▸ **Written exercise**: Reproduce all entries verbatim, with nothing added or dropped.

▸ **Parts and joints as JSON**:
________________
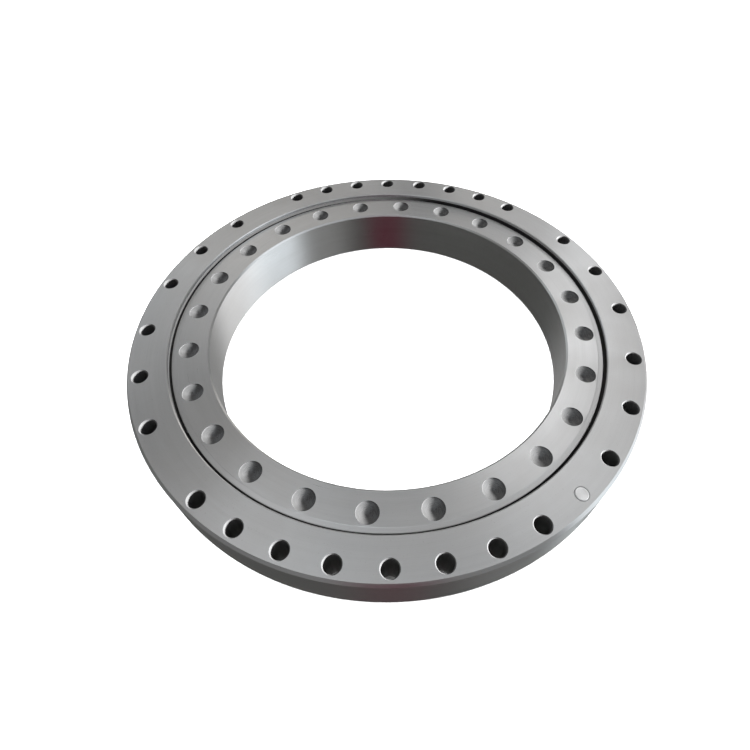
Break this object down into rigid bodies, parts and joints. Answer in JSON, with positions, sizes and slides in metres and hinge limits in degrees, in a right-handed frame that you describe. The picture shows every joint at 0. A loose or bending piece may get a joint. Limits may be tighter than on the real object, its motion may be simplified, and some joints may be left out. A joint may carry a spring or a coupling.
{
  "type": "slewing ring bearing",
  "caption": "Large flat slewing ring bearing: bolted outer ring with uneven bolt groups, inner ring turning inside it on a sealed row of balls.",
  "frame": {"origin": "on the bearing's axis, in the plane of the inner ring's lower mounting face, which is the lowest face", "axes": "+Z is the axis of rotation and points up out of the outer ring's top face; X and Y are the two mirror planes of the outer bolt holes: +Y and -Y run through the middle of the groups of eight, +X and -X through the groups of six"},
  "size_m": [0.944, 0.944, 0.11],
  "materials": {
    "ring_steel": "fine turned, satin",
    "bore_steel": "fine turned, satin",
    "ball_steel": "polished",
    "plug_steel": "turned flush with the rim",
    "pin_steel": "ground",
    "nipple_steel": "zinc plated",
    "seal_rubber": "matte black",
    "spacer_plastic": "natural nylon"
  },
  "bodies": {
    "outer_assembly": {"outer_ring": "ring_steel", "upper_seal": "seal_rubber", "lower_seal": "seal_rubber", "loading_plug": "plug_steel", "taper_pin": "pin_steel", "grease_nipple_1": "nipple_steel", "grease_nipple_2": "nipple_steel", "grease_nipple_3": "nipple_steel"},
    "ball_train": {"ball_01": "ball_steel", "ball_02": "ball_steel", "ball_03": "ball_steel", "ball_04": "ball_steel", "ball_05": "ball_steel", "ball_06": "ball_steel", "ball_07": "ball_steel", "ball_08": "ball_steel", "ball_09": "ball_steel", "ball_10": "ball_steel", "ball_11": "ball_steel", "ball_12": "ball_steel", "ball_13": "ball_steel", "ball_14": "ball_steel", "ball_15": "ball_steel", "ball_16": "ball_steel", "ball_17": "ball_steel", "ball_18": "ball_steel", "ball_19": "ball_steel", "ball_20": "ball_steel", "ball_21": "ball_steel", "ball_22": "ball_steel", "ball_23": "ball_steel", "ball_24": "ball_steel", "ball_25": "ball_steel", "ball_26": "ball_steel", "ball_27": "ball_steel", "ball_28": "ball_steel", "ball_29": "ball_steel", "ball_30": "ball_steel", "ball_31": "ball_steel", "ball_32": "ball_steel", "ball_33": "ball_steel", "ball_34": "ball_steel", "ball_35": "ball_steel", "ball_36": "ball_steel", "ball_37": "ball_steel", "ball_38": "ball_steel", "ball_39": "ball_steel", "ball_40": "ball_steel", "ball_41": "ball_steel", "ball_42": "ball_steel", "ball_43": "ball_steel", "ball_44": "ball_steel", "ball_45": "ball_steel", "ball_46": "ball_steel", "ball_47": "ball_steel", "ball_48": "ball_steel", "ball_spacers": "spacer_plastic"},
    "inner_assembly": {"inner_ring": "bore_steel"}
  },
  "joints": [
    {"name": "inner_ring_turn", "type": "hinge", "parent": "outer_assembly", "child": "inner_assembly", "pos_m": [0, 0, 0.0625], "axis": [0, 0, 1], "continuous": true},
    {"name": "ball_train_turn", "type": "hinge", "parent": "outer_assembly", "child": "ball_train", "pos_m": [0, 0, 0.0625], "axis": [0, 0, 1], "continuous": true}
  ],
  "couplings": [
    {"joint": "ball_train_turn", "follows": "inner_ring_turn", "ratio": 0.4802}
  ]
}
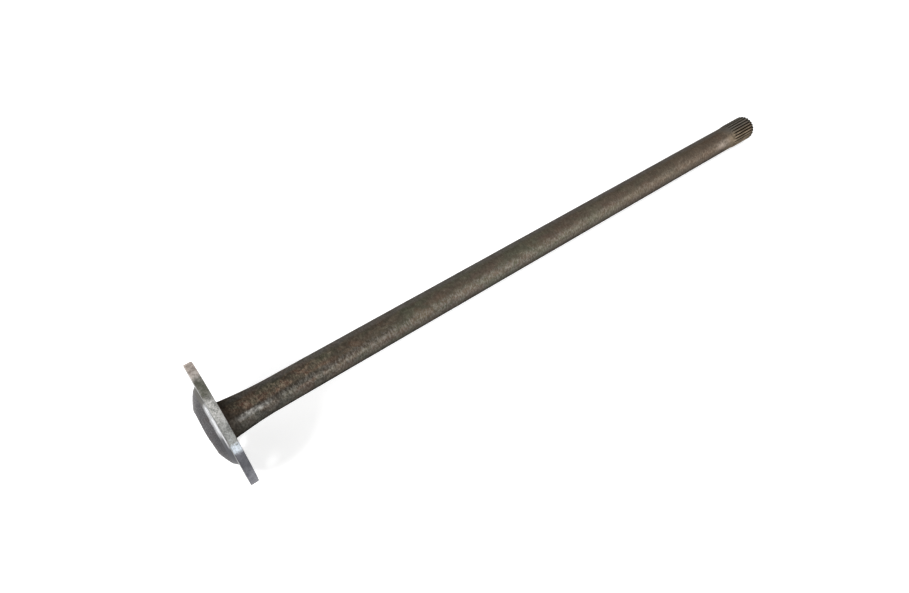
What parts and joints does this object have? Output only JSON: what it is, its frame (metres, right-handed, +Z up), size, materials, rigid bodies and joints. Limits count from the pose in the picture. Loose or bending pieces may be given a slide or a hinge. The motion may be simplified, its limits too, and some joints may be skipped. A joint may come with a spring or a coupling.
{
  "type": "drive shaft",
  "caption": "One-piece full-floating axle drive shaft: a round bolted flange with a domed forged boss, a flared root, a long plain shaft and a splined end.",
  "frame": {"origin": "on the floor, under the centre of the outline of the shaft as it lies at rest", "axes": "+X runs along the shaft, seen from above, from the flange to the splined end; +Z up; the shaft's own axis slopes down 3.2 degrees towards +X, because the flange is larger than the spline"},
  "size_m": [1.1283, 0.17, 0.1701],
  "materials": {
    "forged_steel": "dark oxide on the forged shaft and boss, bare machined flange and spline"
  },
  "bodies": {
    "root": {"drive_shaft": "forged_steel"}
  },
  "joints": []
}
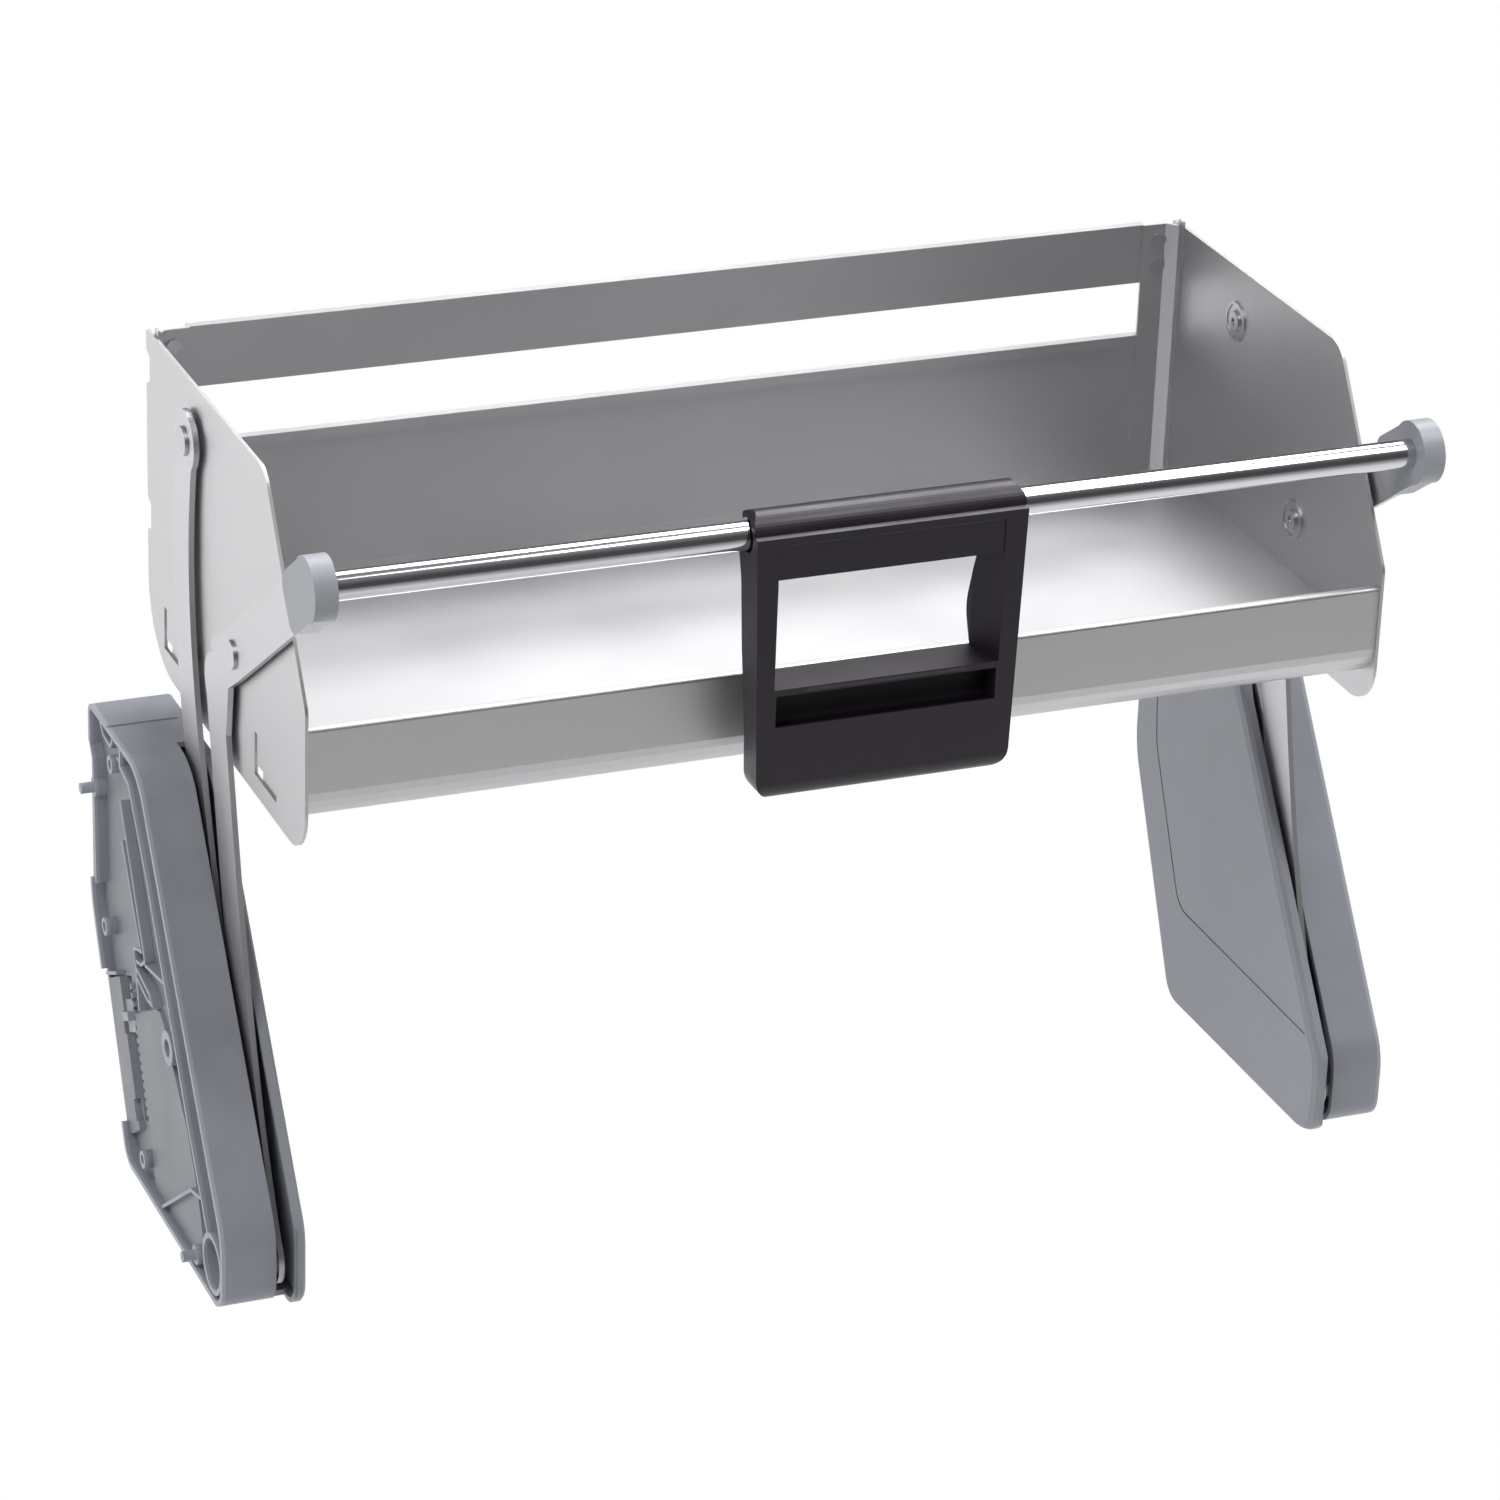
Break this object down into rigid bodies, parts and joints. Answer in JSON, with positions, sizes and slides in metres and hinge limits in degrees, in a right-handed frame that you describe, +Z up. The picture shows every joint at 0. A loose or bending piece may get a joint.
________________
▸ **Full response**:
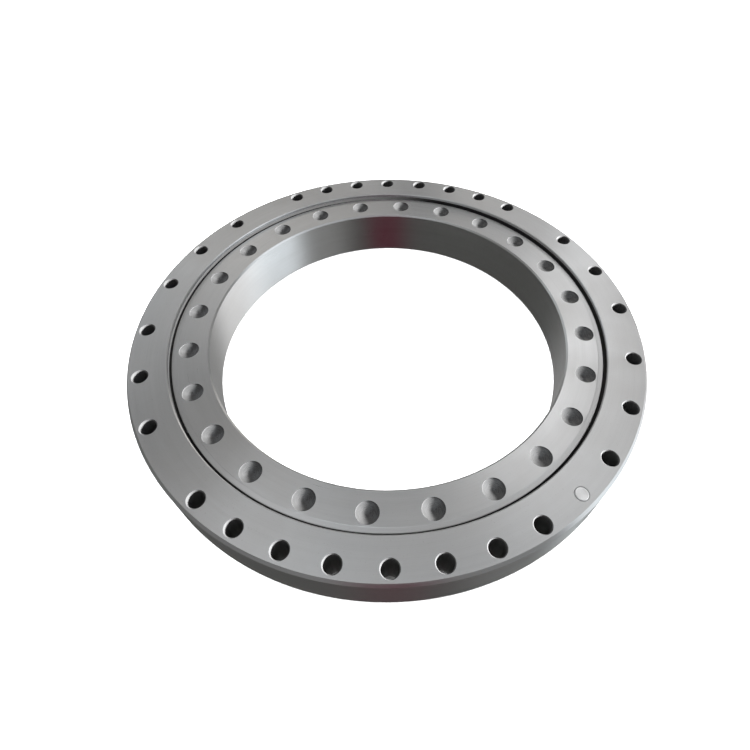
Break this object down into rigid bodies, parts and joints. Answer in JSON, with positions, sizes and slides in metres and hinge limits in degrees, in a right-handed frame that you describe. The picture shows every joint at 0. A loose or bending piece may get a joint. Limits may be tighter than on the real object, its motion may be simplified, and some joints may be left out. A joint may carry a spring or a coupling.
{
  "type": "slewing ring bearing",
  "caption": "Large flat slewing ring bearing: bolted outer ring with uneven bolt groups, inner ring turning inside it on a sealed row of balls.",
  "frame": {"origin": "on the bearing's axis, in the plane of the inner ring's lower mounting face, which is the lowest face", "axes": "+Z is the axis of rotation and points up out of the outer ring's top face; X and Y are the two mirror planes of the outer bolt holes: +Y and -Y run through the middle of the groups of eight, +X and -X through the groups of six"},
  "size_m": [0.944, 0.944, 0.11],
  "materials": {
    "ring_steel": "fine turned, satin",
    "bore_steel": "fine turned, satin",
    "ball_steel": "polished",
    "plug_steel": "turned flush with the rim",
    "pin_steel": "ground",
    "nipple_steel": "zinc plated",
    "seal_rubber": "matte black",
    "spacer_plastic": "natural nylon"
  },
  "bodies": {
    "outer_assembly": {"outer_ring": "ring_steel", "upper_seal": "seal_rubber", "lower_seal": "seal_rubber", "loading_plug": "plug_steel", "taper_pin": "pin_steel", "grease_nipple_1": "nipple_steel", "grease_nipple_2": "nipple_steel", "grease_nipple_3": "nipple_steel"},
    "ball_train": {"ball_01": "ball_steel", "ball_02": "ball_steel", "ball_03": "ball_steel", "ball_04": "ball_steel", "ball_05": "ball_steel", "ball_06": "ball_steel", "ball_07": "ball_steel", "ball_08": "ball_steel", "ball_09": "ball_steel", "ball_10": "ball_steel", "ball_11": "ball_steel", "ball_12": "ball_steel", "ball_13": "ball_steel", "ball_14": "ball_steel", "ball_15": "ball_steel", "ball_16": "ball_steel", "ball_17": "ball_steel", "ball_18": "ball_steel", "ball_19": "ball_steel", "ball_20": "ball_steel", "ball_21": "ball_steel", "ball_22": "ball_steel", "ball_23": "ball_steel", "ball_24": "ball_steel", "ball_25": "ball_steel", "ball_26": "ball_steel", "ball_27": "ball_steel", "ball_28": "ball_steel", "ball_29": "ball_steel", "ball_30": "ball_steel", "ball_31": "ball_steel", "ball_32": "ball_steel", "ball_33": "ball_steel", "ball_34": "ball_steel", "ball_35": "ball_steel", "ball_36": "ball_steel", "ball_37": "ball_steel", "ball_38": "ball_steel", "ball_39": "ball_steel", "ball_40": "ball_steel", "ball_41": "ball_steel", "ball_42": "ball_steel", "ball_43": "ball_steel", "ball_44": "ball_steel", "ball_45": "ball_steel", "ball_46": "ball_steel", "ball_47": "ball_steel", "ball_48": "ball_steel", "ball_spacers": "spacer_plastic"},
    "inner_assembly": {"inner_ring": "bore_steel"}
  },
  "joints": [
    {"name": "inner_ring_turn", "type": "hinge", "parent": "outer_assembly", "child": "inner_assembly", "pos_m": [0, 0, 0.0625], "axis": [0, 0, 1], "continuous": true},
    {"name": "ball_train_turn", "type": "hinge", "parent": "outer_assembly", "child": "ball_train", "pos_m": [0, 0, 0.0625], "axis": [0, 0, 1], "continuous": true}
  ],
  "couplings": [
    {"joint": "ball_train_turn", "follows": "inner_ring_turn", "ratio": 0.4802}
  ]
}
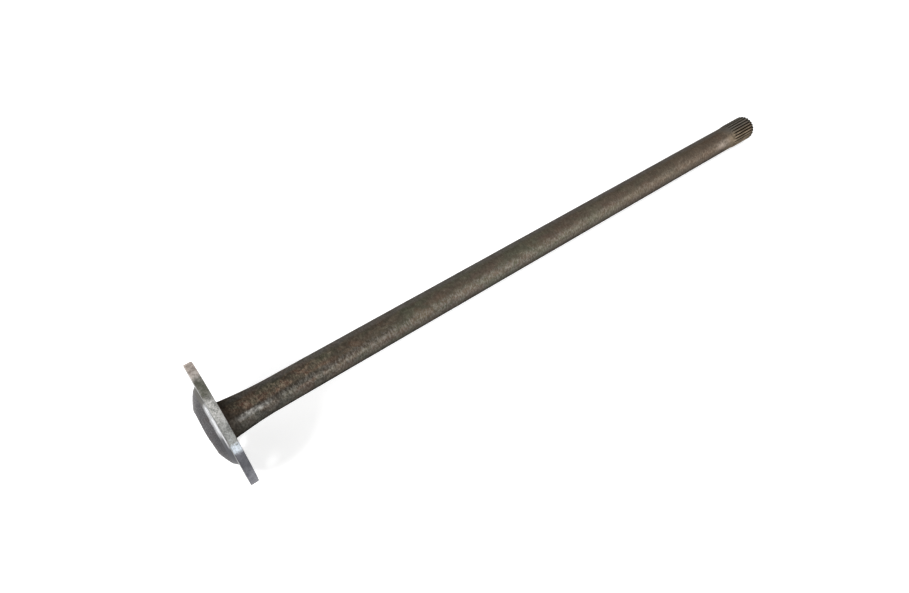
What parts and joints does this object have? Output only JSON: what it is, its frame (metres, right-handed, +Z up), size, materials, rigid bodies and joints. Limits count from the pose in the picture. Loose or bending pieces may be given a slide or a hinge. The motion may be simplified, its limits too, and some joints may be skipped. A joint may come with a spring or a coupling.
{
  "type": "drive shaft",
  "caption": "One-piece full-floating axle drive shaft: a round bolted flange with a domed forged boss, a flared root, a long plain shaft and a splined end.",
  "frame": {"origin": "on the floor, under the centre of the outline of the shaft as it lies at rest", "axes": "+X runs along the shaft, seen from above, from the flange to the splined end; +Z up; the shaft's own axis slopes down 3.2 degrees towards +X, because the flange is larger than the spline"},
  "size_m": [1.1283, 0.17, 0.1701],
  "materials": {
    "forged_steel": "dark oxide on the forged shaft and boss, bare machined flange and spline"
  },
  "bodies": {
    "root": {"drive_shaft": "forged_steel"}
  },
  "joints": []
}
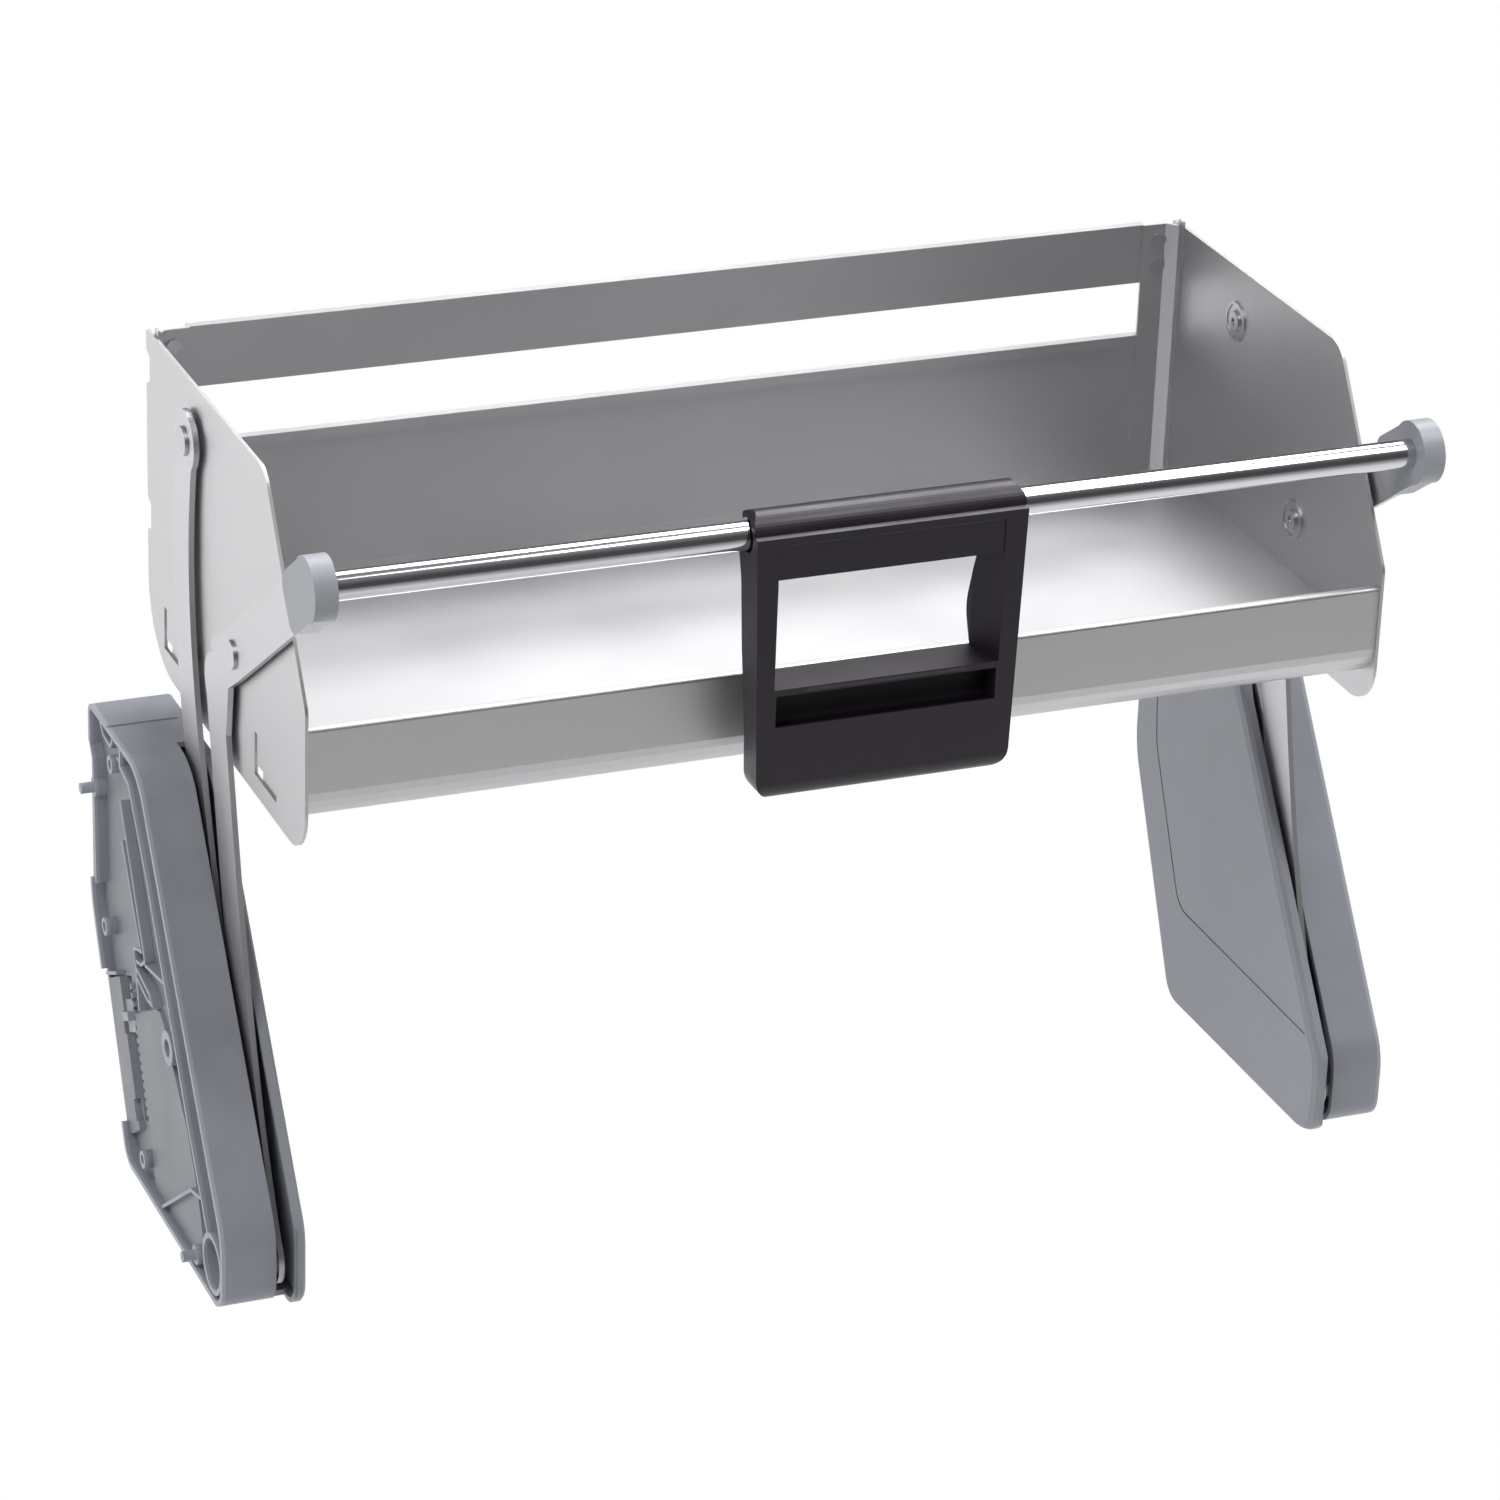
Break this object down into rigid bodies, parts and joints. Answer in JSON, with positions, sizes and slides in metres and hinge limits in degrees, in a right-handed frame that you describe, +Z up. The picture shows every joint at 0. A loose or bending piece may get a joint.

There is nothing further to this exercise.